-- Start Data section --

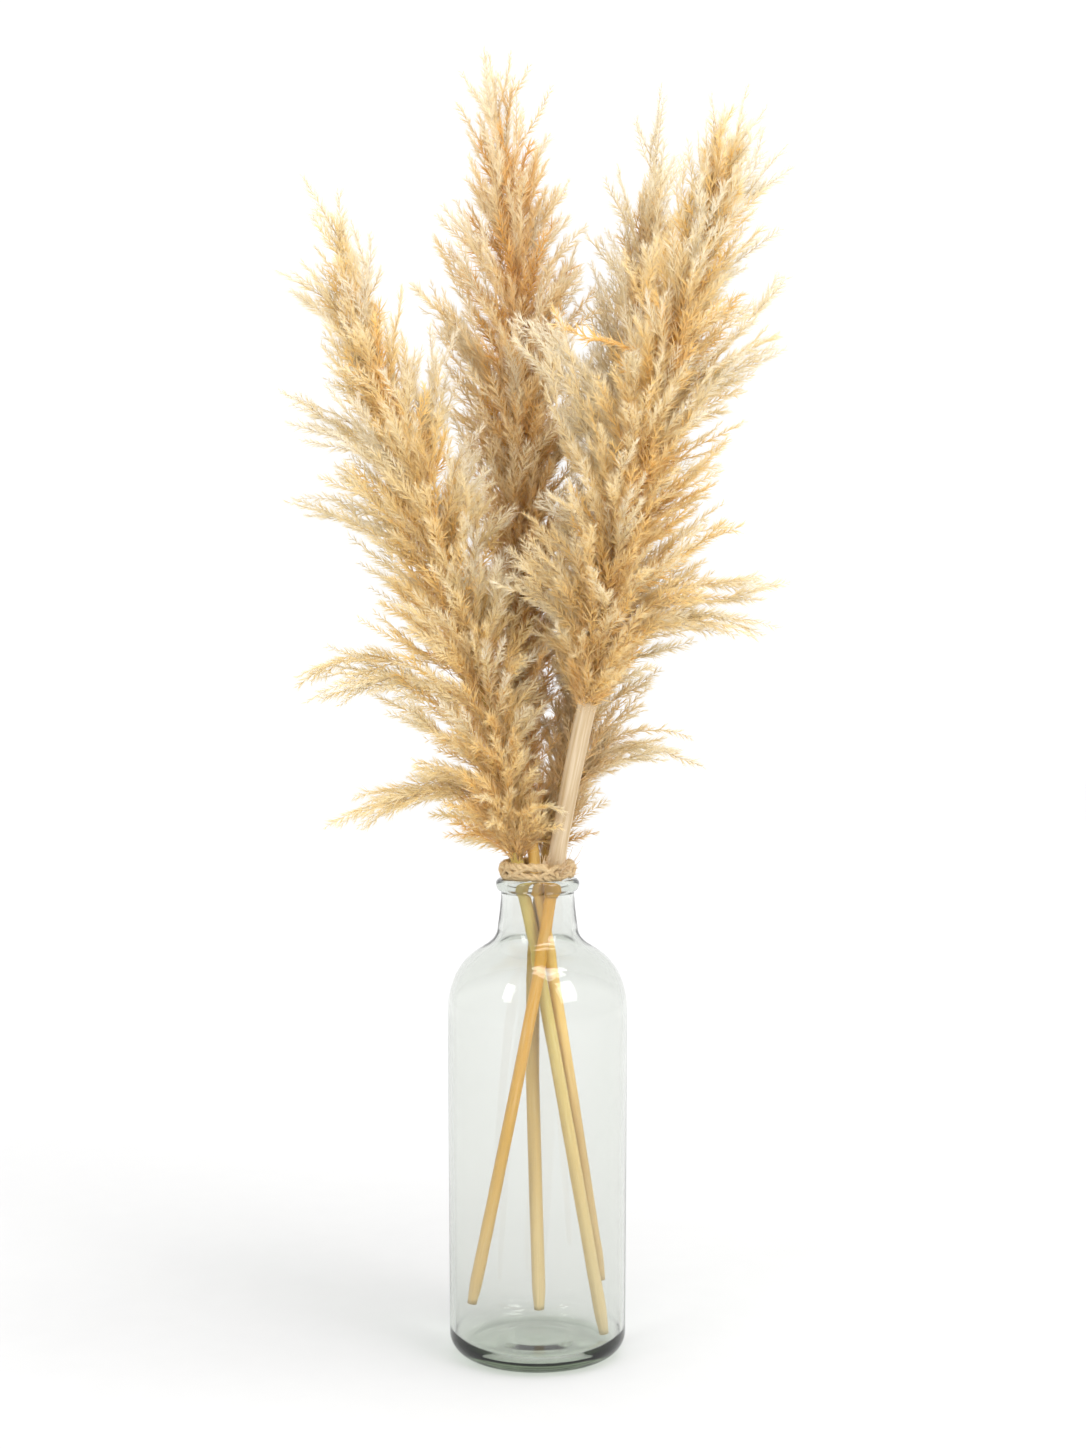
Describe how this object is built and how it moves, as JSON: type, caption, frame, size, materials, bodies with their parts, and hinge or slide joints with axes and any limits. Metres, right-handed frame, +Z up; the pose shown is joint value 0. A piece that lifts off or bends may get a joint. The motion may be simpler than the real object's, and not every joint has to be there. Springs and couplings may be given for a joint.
{
  "type": "bundle of dried pampas grass in a glass bottle vase",
  "caption": "Dried pampas grass plumes on cut stems, tied with twine and standing in a clear glass bottle vase.",
  "frame": {"origin": "centre of the flat underside of the vase", "axes": "+Z up along the vase's axis, -Y towards the front, +X to the right seen from the front"},
  "size_m": [0.3062, 0.161, 0.8173],
  "materials": {
    "glass": "gloss",
    "jute": "matte",
    "straw": "satin",
    "pale_leaf": "matte",
    "fluff": "matte"
  },
  "bodies": {
    "root": {"glass_vase": "glass", "tie_twine": "jute", "stem_left": "straw", "stem_centre": "straw", "stem_right": "straw", "stem_front": "straw", "leaf_sheath": "pale_leaf", "plume_front": "fluff", "plume_left": "fluff", "plume_centre": "fluff", "plume_right": "fluff"}
  },
  "joints": []
}
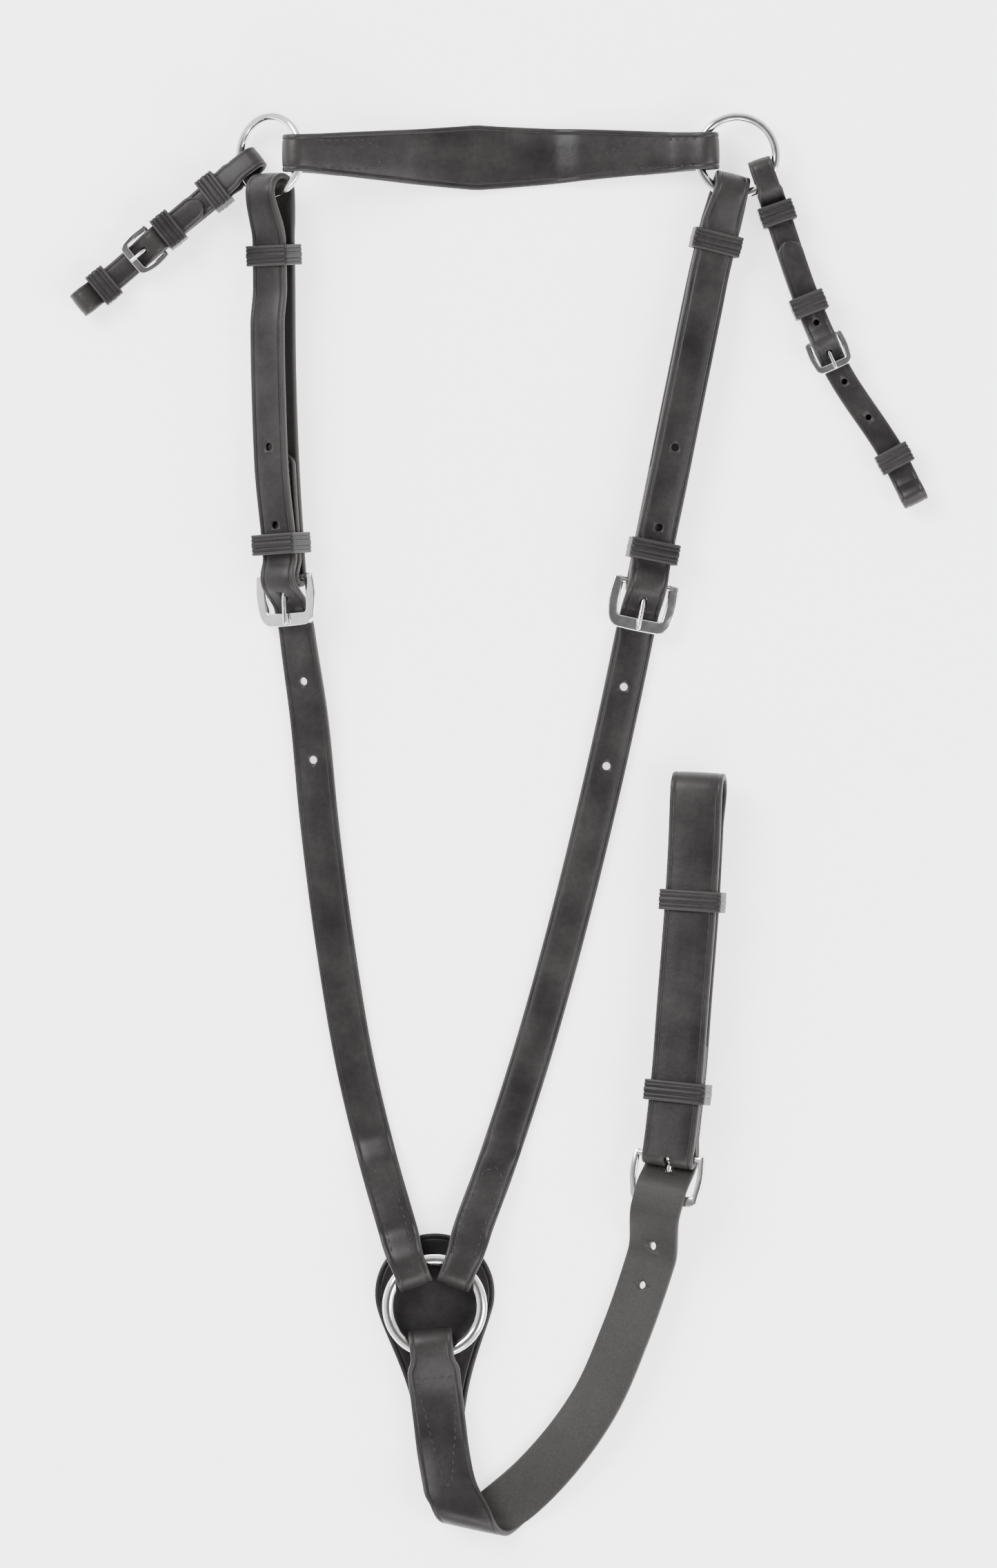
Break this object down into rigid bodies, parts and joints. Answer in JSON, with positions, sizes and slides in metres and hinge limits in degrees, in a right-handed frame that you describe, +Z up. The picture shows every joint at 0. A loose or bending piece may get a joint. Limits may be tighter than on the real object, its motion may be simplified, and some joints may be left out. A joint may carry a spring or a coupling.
{
  "type": "martingale",
  "caption": "Hunting breastplate martingale in dark leather, laid flat: neck straps on a chest ring and upper rings, a buckled girth strap over a pear-shaped safe, and dee straps.",
  "frame": {"origin": "middle of the footprint, on the surface that the part is laid on", "axes": "+X across the neck towards the wearer's left-hand strap as laid, +Y from the chest ring to the withers, +Z up from the surface"},
  "size_m": [0.4154, 0.6882, 0.0361],
  "materials": {
    "strap_leather": "dressed bridle leather, satin, creased edges",
    "keeper_leather": "dressed leather loops with double crease lines",
    "safe_leather": "thick satin leather with creased border",
    "ring_steel": "polished stainless wire",
    "buckle_steel": "polished stainless cast buckles",
    "thread": "waxed linen thread"
  },
  "bodies": {
    "neck": {"wither_strap": "strap_leather", "neck_strap_left": "strap_leather", "neck_strap_right": "strap_leather", "neck_keeper_left": "keeper_leather", "neck_keeper_right": "keeper_leather"},
    "chest_ring": {"chest_ring": "ring_steel"},
    "girth": {"girth_strap": "strap_leather", "safe": "safe_leather", "girth_keeper": "keeper_leather"},
    "girth_runner": {"girth_runner": "keeper_leather"},
    "girth_buckle": {"girth_buckle_frame": "buckle_steel"},
    "girth_prong": {"girth_buckle_prong": "buckle_steel"},
    "neck_buckle_left": {"neck_buckle_left_frame": "buckle_steel"},
    "neck_prong_left": {"neck_buckle_left_prong": "buckle_steel"},
    "neck_runner_left": {"neck_runner_left": "keeper_leather"},
    "ring_left": {"upper_ring_left": "ring_steel"},
    "dee_left": {"dee_strap_left": "strap_leather", "dee_keeper_left": "keeper_leather"},
    "dee_buckle_left": {"dee_buckle_left_frame": "buckle_steel"},
    "dee_prong_left": {"dee_buckle_left_prong": "buckle_steel"},
    "dee_ring_runner_left": {"dee_ring_runner_left": "keeper_leather"},
    "dee_end_runner_left": {"dee_end_runner_left": "keeper_leather"},
    "neck_buckle_right": {"neck_buckle_right_frame": "buckle_steel"},
    "neck_prong_right": {"neck_buckle_right_prong": "buckle_steel"},
    "neck_runner_right": {"neck_runner_right": "keeper_leather"},
    "ring_right": {"upper_ring_right": "ring_steel"},
    "dee_right": {"dee_strap_right": "strap_leather", "dee_keeper_right": "keeper_leather"},
    "dee_buckle_right": {"dee_buckle_right_frame": "buckle_steel"},
    "dee_prong_right": {"dee_buckle_right_prong": "buckle_steel"},
    "dee_ring_runner_right": {"dee_ring_runner_right": "keeper_leather"},
    "dee_end_runner_right": {"dee_end_runner_right": "keeper_leather"}
  },
  "joints": [
    {"name": "chest_ring_turn", "type": "hinge", "parent": "neck", "child": "chest_ring", "pos_m": [-0.03103, -0.23276, 0.00996], "axis": [0, 0, 1], "continuous": true},
    {"name": "girth_swing", "type": "hinge", "parent": "neck", "child": "girth", "pos_m": [-0.03103, -0.23276, 0.00996], "axis": [0, 0, 1], "range_deg": [-30, 4]},
    {"name": "girth_buckle_pivot", "type": "hinge", "parent": "girth", "child": "girth_buckle", "pos_m": [0.08224, -0.15983, 0.01684], "axis": [0.9548, -0.1182, 0.2727], "range_deg": [0, 3]},
    {"name": "girth_prong_pivot", "type": "hinge", "parent": "girth_buckle", "child": "girth_prong", "pos_m": [0.08224, -0.15983, 0.01684], "axis": [0.9548, -0.1182, 0.2727], "range_deg": [0, 4]},
    {"name": "girth_runner_slide", "type": "slide", "parent": "girth", "child": "girth_runner", "axis": [0.0639, 0.9979, -0.0051], "range_m": [-0.02, 0.02]},
    {"name": "neck_buckle_left_pivot", "type": "hinge", "parent": "neck", "child": "neck_buckle_left", "pos_m": [-0.10311, 0.11897, 0.01275], "axis": [-0.8539, -0.0599, -0.517], "range_deg": [-1, 3]},
    {"name": "neck_prong_left_pivot", "type": "hinge", "parent": "neck_buckle_left", "child": "neck_prong_left", "pos_m": [-0.10311, 0.11897, 0.01275], "axis": [-0.8539, -0.0599, -0.517], "range_deg": [0, 4]},
    {"name": "neck_runner_left_slide", "type": "slide", "parent": "neck", "child": "neck_runner_left", "axis": [-0.0394, 0.9979, 0.0518], "range_m": [-0.006, 0.002]},
    {"name": "ring_left_turn", "type": "hinge", "parent": "neck", "child": "ring_left", "pos_m": [-0.11033, 0.32294, 0.01746], "axis": [-0.6157, 0, 0.788], "range_deg": [0, 5]},
    {"name": "dee_left_lift", "type": "hinge", "parent": "ring_left", "child": "dee_left", "pos_m": [-0.12383, 0.31497, 0.00691], "axis": [-0.3321, 0.9068, -0.2595], "range_deg": [0, 20]},
    {"name": "dee_buckle_left_pivot", "type": "hinge", "parent": "dee_left", "child": "dee_buckle_left", "pos_m": [-0.16631, 0.28148, 0.00961], "axis": [-0.641, 0.7675, 0.0054], "range_deg": [-1, 3]},
    {"name": "dee_prong_left_pivot", "type": "hinge", "parent": "dee_buckle_left", "child": "dee_prong_left", "pos_m": [-0.16631, 0.28148, 0.00961], "axis": [-0.641, 0.7675, 0.0054], "range_deg": [0, 4]},
    {"name": "dee_ring_runner_left_slide", "type": "slide", "parent": "dee_left", "child": "dee_ring_runner_left", "axis": [0.7863, 0.6133, 0.0745], "range_m": [-0.002, 0.0005]},
    {"name": "dee_end_runner_left_slide", "type": "slide", "parent": "dee_left", "child": "dee_end_runner_left", "axis": [0.773, 0.6344, 0.001], "range_m": [-0.001, 0.005]},
    {"name": "neck_buckle_right_pivot", "type": "hinge", "parent": "neck", "child": "neck_buckle_right", "pos_m": [0.07118, 0.11608, 0.0088], "axis": [-0.975, 0.1951, 0.106], "range_deg": [-1, 3]},
    {"name": "neck_prong_right_pivot", "type": "hinge", "parent": "neck_buckle_right", "child": "neck_prong_right", "pos_m": [0.07118, 0.11608, 0.0088], "axis": [-0.975, 0.1951, 0.106], "range_deg": [0, 4]},
    {"name": "neck_runner_right_slide", "type": "slide", "parent": "neck", "child": "neck_runner_right", "axis": [0.2375, 0.9714, 0], "range_m": [-0.008, 0.002]},
    {"name": "ring_right_turn", "type": "hinge", "parent": "neck", "child": "ring_right", "pos_m": [0.11497, 0.32294, 0.01076], "axis": [0, 0, 1], "range_deg": [0, 60]},
    {"name": "dee_right_lift", "type": "hinge", "parent": "ring_right", "child": "dee_right", "pos_m": [0.12901, 0.31028, 0.01076], "axis": [-0.6698, -0.7425, 0], "range_deg": [0, 30]},
    {"name": "dee_buckle_right_pivot", "type": "hinge", "parent": "dee_right", "child": "dee_buckle_right", "pos_m": [0.15679, 0.23403, 0.00956], "axis": [-0.9141, -0.4056, 0], "range_deg": [-1, 3]},
    {"name": "dee_prong_right_pivot", "type": "hinge", "parent": "dee_buckle_right", "child": "dee_prong_right", "pos_m": [0.15679, 0.23403, 0.00956], "axis": [-0.9141, -0.4056, 0], "range_deg": [0, 4]},
    {"name": "dee_ring_runner_right_slide", "type": "slide", "parent": "dee_right", "child": "dee_ring_runner_right", "axis": [-0.3266, 0.9452, 0], "range_m": [-0.008, 0.001]},
    {"name": "dee_end_runner_right_slide", "type": "slide", "parent": "dee_right", "child": "dee_end_runner_right", "axis": [-0.4715, 0.8819, 0], "range_m": [-0.003, 0.004]}
  ]
}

-- End Data section --

*Exercise aim:* Copy out every line holding the string "parts".

*Task solution:*
Describe how this object is built and how it moves, as JSON: type, caption, frame, size, materials, bodies with their parts, and hinge or slide joints with axes and any limits. Metres, right-handed frame, +Z up; the pose shown is joint value 0. A piece that lifts off or bends may get a joint. The motion may be simpler than the real object's, and not every joint has to be there. Springs and couplings may be given for a joint.
Break this object down into rigid bodies, parts and joints. Answer in JSON, with positions, sizes and slides in metres and hinge limits in degrees, in a right-handed frame that you describe, +Z up. The picture shows every joint at 0. A loose or bending piece may get a joint. Limits may be tighter than on the real object, its motion may be simplified, and some joints may be left out. A joint may carry a spring or a coupling.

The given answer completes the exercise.